The Republican Whitewashing of American History

"WTF? Our National Archives are removing displays and information about MLK, Native Americans, the Holocaust, the Civil Rights movement, unions, birth control, and the American internment of Japanese during WWII because it may upset Republican legislators. When US Archivist Colleen Shogan was grilled by the Senate during her confirmation, neofascist Josh Hawley called her a Democratic “extremist” and warned her that he and other Republicans “would be watching closely for signs that she was pulling the independent agency to the left.” Looks like this effort to “work the refs” is succeeding.
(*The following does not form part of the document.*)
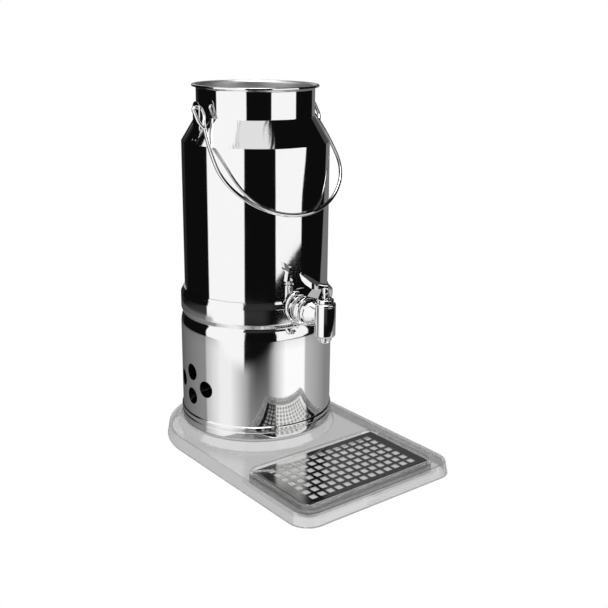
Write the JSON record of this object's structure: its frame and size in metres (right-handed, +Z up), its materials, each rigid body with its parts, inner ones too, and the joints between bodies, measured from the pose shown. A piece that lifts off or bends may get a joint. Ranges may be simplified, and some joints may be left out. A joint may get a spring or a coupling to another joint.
{
  "type": "countertop can beverage dispenser",
  "caption": "Open steel milk-can dispenser with bail handle and lever tap, lifted out of a polished vented stand on a clear base tray with a drip grid.",
  "frame": {"origin": "on the table, in the middle of the base tray's footprint; the axis of the can and stand is 63.6 mm behind it", "axes": "+Z up; the tap and the drip grid are towards -Y, so +X is to the user's right when facing the tap"},
  "size_m": [0.2248, 0.352, 0.4296],
  "materials": {
    "clear_plastic": "clear moulded plastic",
    "polished_steel": "mirror-polished stainless steel",
    "satin_steel": "satin stainless steel",
    "chrome_plate": "chrome-plated",
    "silicone": "translucent food-grade silicone"
  },
  "bodies": {
    "base": {"base_tray": "clear_plastic"},
    "grid": {"drip_grid": "satin_steel"},
    "stand": {"stand_shell": "polished_steel", "stand_collar": "polished_steel", "can_rest_ring": "satin_steel"},
    "can": {"can": "polished_steel", "right_ear": "polished_steel", "left_ear": "polished_steel", "tap_saddle_plate": "chrome_plate", "tap_outer_seal": "silicone", "tap_inner_seal": "silicone", "tap_lock_nut": "chrome_plate", "tap_ring_nut": "chrome_plate", "tap_body": "chrome_plate", "tap_nozzle": "chrome_plate", "tap_bonnet": "chrome_plate", "stem_o_ring": "silicone"},
    "bail": {"bail_handle": "polished_steel"},
    "swivel": {"swivel_ring": "chrome_plate"},
    "stem": {"tap_stem": "chrome_plate", "valve_seal": "silicone", "return_spring": "satin_steel"},
    "lever": {"tap_lever": "chrome_plate", "lever_pin": "satin_steel"}
  },
  "joints": [
    {"name": "grid_lift", "type": "slide", "parent": "base", "child": "grid", "axis": [0, 0, 1], "range_m": [0, 0.02]},
    {"name": "stand_lift", "type": "slide", "parent": "base", "child": "stand", "axis": [0, 0, 1], "range_m": [0, 0.02]},
    {"name": "can_lift", "type": "slide", "parent": "stand", "child": "can", "axis": [0, 0, 1], "range_m": [0, 0.06]},
    {"name": "bail_swing", "type": "hinge", "parent": "can", "child": "bail", "pos_m": [0, 0.0636, 0.4065], "axis": [-1, 0, 0], "range_deg": [0, 280]},
    {"name": "lever_swivel", "type": "hinge", "parent": "can", "child": "swivel", "pos_m": [0, -0.0689, 0.2018], "axis": [0, 0, 1], "continuous": true},
    {"name": "stem_lift", "type": "slide", "parent": "swivel", "child": "stem", "axis": [0, 0, 1], "range_m": [0, 0.0032], "deforming": ["return_spring"]},
    {"name": "lever_press", "type": "hinge", "parent": "stem", "child": "lever", "pos_m": [0, -0.0689, 0.214], "axis": [-0.7193, -0.6947, 0], "range_deg": [0, 20]}
  ],
  "couplings": [
    {"joint": "stem_lift", "follows": "lever_press", "m_per_rad": 0.009}
  ]
}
Most recently, a photo of Martin Luther King Jr. was replaced by a picture of Richard Nixon meeting Elvis Presley, pictures of the camps where we interred Japanese-ancestry US citizens were taken down, references to the coal industry causing environmental hazards were removed, and Shogan “also ordered the removal of labor-union pioneer Dolores Huerta and Minnie Spotted-Wolf, the first Native American woman to join the Marine Corps, from the photo booth, according to current and former employees and agency documents.” They even removed a picture of Republican President Jerry Ford’s wife Betty because she was wearing an Equal Rights Amendment button, and in the display of “patents that changed the world” the birth control pill was replaced with the bump stock that turns semi-automatic weapons into functionally fully-automatic machine guns. This “obeying fascists in advance” is beyond the pale, and hopefully now that it’s getting some publicity Shogan will reconsider bowing to the GOP’s white supremacist base."

The Hartmann Report

Original story in Current Affairs

As a retired school teacher I can comfortably admit now I definitely taught the CRT version of US history while teaching high school social studies and english classes for nearly a quarter century, as I gathered did most my colleagues in blue bubble Seattle. And probably would have been banned or hounded in many parts of the country today for doing so. But not everybody even in my blue city approved of teaching the conflicts. Some wanted a more celebratory, rah rah, version of US history taught, with less emphasis on the conflicts and discrimination and more emphasis on our national glory, etc. It was a divide, again, even in a blue city, with people that still did not get that America's development because of its democratic opportunities and diversity were in fact its greatest achievement. I know bigots don't want to hear any of this. And I know to some this just sounds like more Kumbaya multiculturalism but, yes, along with our imperialist arrogance, and our militarism, our multicultural democratic opportunities, however flawed and shorted, are a defining distinguishing feature of our national identity around the world. It's our soft superpower. Erasing that history will not make us stronger but weaker. And it is, again, on the ballot in this election.